There was a full-time, five-person staff at the central office of the BIA in Washington, D.C. who did nothing more than Citizen Potawatomi blood-degree appeals, about 3,000 of the blood-degree appeals when I first took office. When I became chairman, it had grown to 4,000 or 5,000 and I was in the room when a guy named Joe Delaware said, ‘I have a solution to the Potawatomi blood degree problem. We'll resolve all this. The first mention in any document, church, federal government, anywhere, anyhow that mentions this Indian with a non-Potawatomi language name, he's a half.' Well, they were dunking Potawatomis and giving them Christian names in 1702, full-blooded ones. If you were dealing with the white man, you used your white name and if you were dealing with the Indians you used your Indian name, like everybody else was doing. And so it was an absurd solution. I told him, I said, ‘That's nuts. That's just crazy. You're going to get another 5,000 blood-degree appeals over this.' He said, ‘Well, that's the way it's going to be.' Well, that was the impetus for our coming back and establishing, ‘What are the conditions of citizenship?' And we stopped calling our folks 'members' like a club. They're 'citizens.' And it finally dawned on us that being a Citizen Potawatomi Indian is not racial. It's legal and political.

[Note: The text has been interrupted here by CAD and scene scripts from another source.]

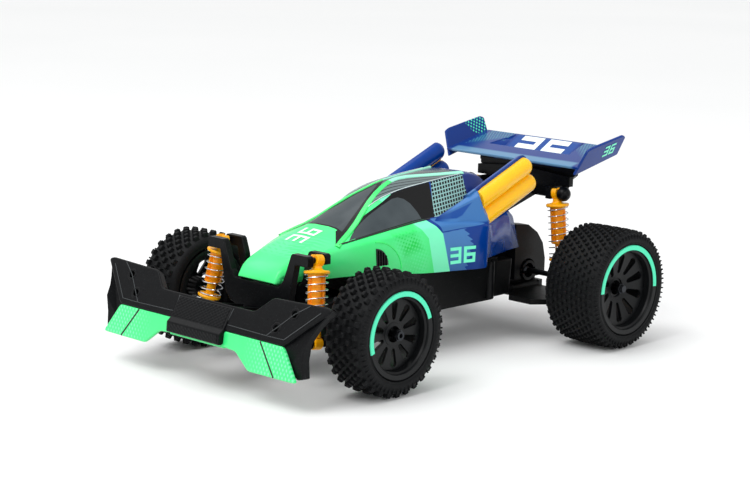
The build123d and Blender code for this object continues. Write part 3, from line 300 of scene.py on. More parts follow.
class Finish:
    """A node-built material. Positions inside it are millimetres in the part's frame."""

    def __init__(self, name, roughness, metallic=0.0, coat=0.0, specular=0.5):
        self.material = bpy.data.materials.new(name)
        self.material.use_nodes = True
        self.tree = self.material.node_tree
        self.bsdf = self.tree.nodes["Principled BSDF"]
        self.bsdf.inputs["Roughness"].default_value = roughness
        self.bsdf.inputs["Metallic"].default_value = metallic
        self.bsdf.inputs["Coat Weight"].default_value = coat
        self.bsdf.inputs["Coat Roughness"].default_value = 0.06
        self.bsdf.inputs["Specular IOR Level"].default_value = specular
        scale = self.node("ShaderNodeVectorMath", operation="SCALE")
        self.put(scale.inputs[0], self.node("ShaderNodeTexCoord").outputs["Object"])
        scale.inputs["Scale"].default_value = 1 / MM
        self.millimetres = scale.outputs[0]
        split = self.node("ShaderNodeSeparateXYZ")
        self.put(split.inputs[0], self.millimetres)
        self.x, self.y, self.z = split.outputs
        self.out = self.calc("ABSOLUTE", self.y)

    def node(self, kind, **settings):
        node = self.tree.nodes.new(kind)
        for key, value in settings.items():
            setattr(node, key, value)
        return node

    def put(self, socket, value):
        """Feeds a socket from another one, or sets its own constant."""
        if isinstance(value, bpy.types.NodeSocket):
            self.tree.links.new(value, socket)
        else:
            socket.default_value = value

    def calc(self, operation, a, b=0.0, c=0.0, clamp=False):
        node = self.node("ShaderNodeMath", operation=operation, use_clamp=clamp)
        for socket, value in zip(node.inputs, (a, b, c)):
            self.put(socket, value)
        return node.outputs[0]

    def all_of(self, *masks):
        """Masks and weights multiplied together."""
        result = masks[0]
        for mask in masks[1:]:
            result = self.calc("MULTIPLY", result, mask)
        return result

    def any_of(self, *masks):
        """The highest of several masks."""
        result = masks[0]
        for mask in masks[1:]:
            result = self.calc("MAXIMUM", result, mask)
        return result

    def without(self, mask):
        """The opposite of a mask."""
        return self.calc("SUBTRACT", 1.0, mask)

    def above(self, value, limit, soft=0.1):
        """1 where value is above limit, over a soft edge."""
        return self.calc("MULTIPLY_ADD", self.calc("SUBTRACT", value, limit), 1 / soft, 0.5, clamp=True)

    def between(self, value, low, high, soft=0.1):
        """1 where value lies between two limits."""
        return self.all_of(self.above(value, low, soft), self.without(self.above(value, high, soft)))

    def beyond(self, a, b, u, v, soft=0.12):
        """1 on the left of the line from a to b in the plane of the coordinates u and v."""
        run, rise = b[0] - a[0], b[1] - a[1]
        length = hypot(run, rise)
        nu, nv = -rise / length, run / length
        reach = self.calc("MULTIPLY_ADD", u, nu, -(nu * a[0] + nv * a[1]))
        reach = self.calc("MULTIPLY_ADD", v, nv, reach)
        return self.calc("MULTIPLY_ADD", reach, 1 / soft, 0.5, clamp=True)

    def inside(self, points, u, v, soft=0.12):
        """1 inside a convex outline given in the plane of the coordinates u and v."""
        area = sum(a[0] * b[1] - b[0] * a[1] for a, b in zip(points, points[1:] + points[:1]))
        if area < 0:
            points = points[::-1]
        result = None
        for a, b in zip(points, points[1:] + points[:1]):
            edge = self.beyond(a, b, u, v, soft)
            result = edge if result is None else self.calc("MINIMUM", result, edge)
        return result

    def mix(self, factor, a, b):
        node = self.node("ShaderNodeMix", data_type="RGBA")
        self.put(node.inputs[0], factor)
        self.put(node.inputs[6], a)
        self.put(node.inputs[7], b)
        return node.outputs[2]

    def noise(self, scale, detail=3.0, stretch=None, rough=0.55):
        """Noise whose features are about 1/scale millimetres."""
        source = self.millimetres
        if stretch:
            mapping = self.node("ShaderNodeMapping")
            self.put(mapping.inputs["Vector"], source)
            mapping.inputs["Scale"].default_value = stretch
            source = mapping.outputs[0]
        node = self.node("ShaderNodeTexNoise")
        self.put(node.inputs["Vector"], source)
        node.inputs["Scale"].default_value = scale
        node.inputs["Detail"].default_value = detail
        node.inputs["Roughness"].default_value = rough
        return node.outputs["Fac"]

    def spots(self, scale):
        """Distance from the nearest of many scattered points."""
        node = self.node("ShaderNodeTexVoronoi")
        self.put(node.inputs["Vector"], self.millimetres)
        node.inputs["Scale"].default_value = scale
        return node.outputs["Distance"]

    def vary(self, colour, amount, scale):
        """Colour with a slow, faint change of brightness."""
        return self.mix(self.noise(scale, 2.0), scaled(colour, 1 - amount), scaled(colour, 1 + amount))

    def colour(self, value):
        self.put(self.bsdf.inputs["Base Color"], value)

    def rough(self, middle, spread, scale=0.4):
        """Roughness that wanders around its middle value."""
        value = self.calc("MULTIPLY_ADD", self.noise(scale, 4.0), 2 * spread, middle - spread)
        self.put(self.bsdf.inputs["Roughness"], value)

    def bump(self, height, distance):
        """Raises the surface by up to distance millimetres."""
        node = self.node("ShaderNodeBump")
        node.inputs["Distance"].default_value = distance * MM
        self.put(node.inputs["Height"], height)
        self.put(self.bsdf.inputs["Normal"], node.outputs["Normal"])


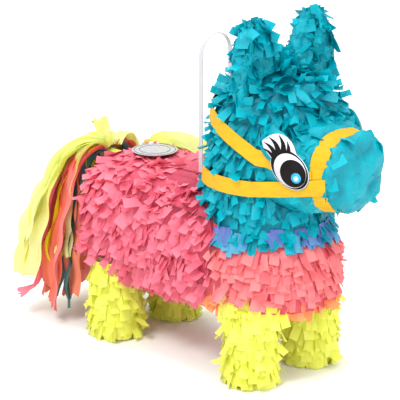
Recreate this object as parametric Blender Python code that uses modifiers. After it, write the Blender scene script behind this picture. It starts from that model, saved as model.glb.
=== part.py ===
"""Standing donkey pinata: a card body dressed in fringed crepe paper.

Metres, +Z up. The nose points along +X and the animal's left side is +Y. The origin is on the floor
under the middle of the object's outline. The lengths below are written in the leg frame, whose X = 0
is the centre of the rear legs, and SHIFT_X carries them to the origin.
"""
import math

import bmesh
import bpy
from mathutils import Matrix, Vector

# ---------------------------------------------------------------- driving dimensions
GAP = 0.0003                # clearance between neighbouring pieces
CARD = 0.0015               # thickness of the board
FRINGE = 0.009              # how far the crepe fringe stands off the board
WRAP = 0.0015               # thickness of the smooth crumpled paper on the muzzle

TRUNK_HALF_WIDTH = 0.088    # outer faces of the fringe
TRUNK_TOP = 0.245
TRUNK_BOTTOM = 0.079
TRUNK_REAR = -0.049
RUMP_ROUNDING = 0.032
TRUNK_SQUARENESS = 2.7      # exponent of the trunk's rounded cross-section

LEG_SPACING_X = 0.247
LEG_OFFSET_Y = 0.054
LEG_RADIUS = 0.036          # over the fringe
REAR_LEG_TOP = 0.112        # the rear leg tubes run up to the trunk's card, inside its fringe
LEG_FRINGE_LAP = 0.012      # how much lower the rear legs' fringe stops
LEG_HEM_ROUNDING = 0.008
LEG_HEM_TUCK = 0.004
LEG_HEM = 0.001             # the fringe ends just above the floor

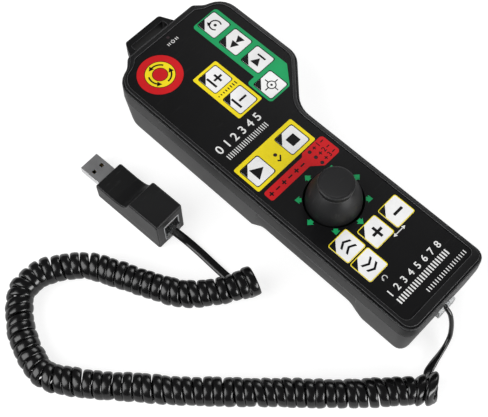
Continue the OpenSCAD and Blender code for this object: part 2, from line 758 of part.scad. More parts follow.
// The socket block round the plug, hung under the main board
module pendant_jack() {
    front = plug_out + wall + draft * 0.6;
    bottom = -plug_h / 2 - jack_wall;
    top = board_top - board_t - jack_z_gap - plug_z;
    color([0.12, 0.12, 0.13]) translate([x_axis, y_bottom - plug_out, plug_z]) difference() {
        translate([-plug_w / 2 - jack_wall, front, bottom])
            cube([plug_w + 2 * jack_wall, plug_len + 2 - front, top - bottom]);
        translate([-plug_w / 2 - plug_gap, front - cut, -plug_h / 2 - plug_gap])
            cube([plug_w + 2 * plug_gap, plug_len - front + cut, plug_h + jack_latch_room]);
    }
}
module pendant_plug() {
    color([0.8, 0.85, 0.88, 0.5]) translate([x_axis, y_bottom - plug_out, plug_z])
        modular_plug(plug_w, plug_len, plug_h);
}
module pendant_plug_contacts() {
    color([0.85, 0.7, 0.3]) translate([x_axis, y_bottom - plug_out, plug_z])
        plug_contacts(plug_w, plug_len, plug_h);
}

// ================= Cord =================
module cord_lead_pendant() {
    color([0.06, 0.06, 0.07])
        sweep(pendant_route, cord_w, cord_t, 8, [80, 85, 90, 90, 75, 50, 25, 8]);
}
module cord_coil() {
    color([0.07, 0.07, 0.08]) sweep(coil_route, coil_d, coil_d, 10, []);
}
module cord_lead_adapter() {
    color([0.06, 0.06, 0.07]) sweep(adapter_route, cord_w, cord_t, 8, []);
}

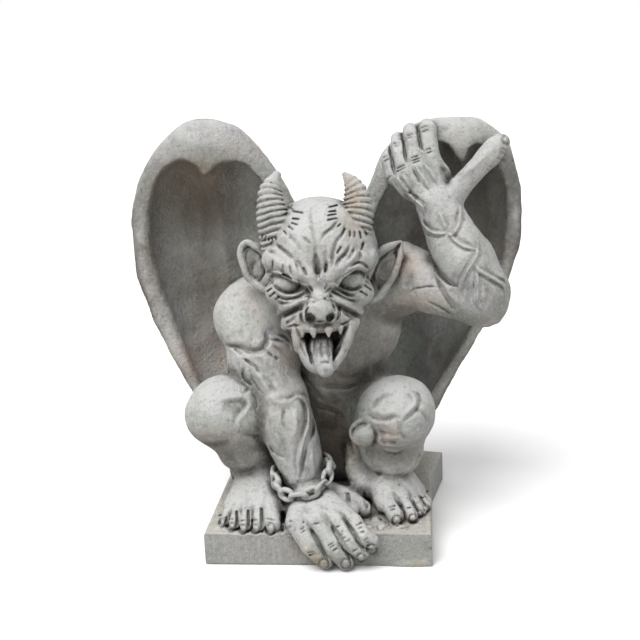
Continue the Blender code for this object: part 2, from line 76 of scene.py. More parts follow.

If they...according to the United States government, if a federally recognized Indian tribe issues you a certificate of citizenship based on rules they make, you are an American Indian, you are a member of that tribe. And you're not part one, not a leg or an ear or your nose but not the rest. You're not part Citizen Potawatomi, you're all Citizen Potawatomi. The business of blood degree was invented so that at some point that the government established, tribes would breed themselves out of existence and the government wouldn't be obligated to honor their treaties anymore. That's the whole idea! That's the whole idea of blood degree and we're playing into it all over this country now over divvying up the gaming money. But I'm not going to get into that. But the business of blood degree, the 10 largest tribes in the United States, nine of them enrolled by descendency and that includes us. We changed it from blood degree to descendency, which was the only reasonable way to do it because we had no way to tell because of this guy in the log cabin in Sugar Creek was what we had.

And then we had permutations of that over the next eight generations that became even more absurd and Potawatomis had a propensity...we're only 40 families and all 31,000 of us had a tendency to marry each other. So when one Potawatomi would marry another Potawatomi -- I'm not saying brothers and sisters or first cousins -- but when they'd marry another Potawatomi then you got into who was what and it was...and this business of the certified degree of Indian blood was ruled to be unlawful, to discriminate against American Indians in the provision of federal services based on CDIB. It's supposed to be based on tribal membership, not the BIA issuing you a certified degree of Indian blood card. A full-blooded Indian who is a member of eight different tribes, whose family comes from eight different tribes, not any white blood, would not be eligible to be enrolled in many tribes. They had absolutely no European blood, would not be eligible simply because he was enrolled in multiple tribes."

The other thing about citizenship is ‘where do we vote?' The only way you could vote in an election at Citizen Potawatomi was to show up at that stupid meeting, violent meeting, and the guys that were in office would say, ‘Okay, everybody that's for me stand up.' Well, nobody could count that was on the other side so everybody would kind of creep up a little bit so you could count. Well, they counted you 'cause you creeped up a little bit so you voted against yourself. So the incumbent would say, ‘Okay, everybody that's for this guy stand up. I won.' Well, that's not how to elect people. That's not right. Two-thirds of our population lives outside of Oklahoma, one-third of it lives in Oklahoma. Those people are as entitled to vote as anybody in the tribe, so the extension of the right to vote and how we vote and for whom we vote and what the qualifications of those people and the residency requirements of those, that was an issue of citizenship that we needed to determine."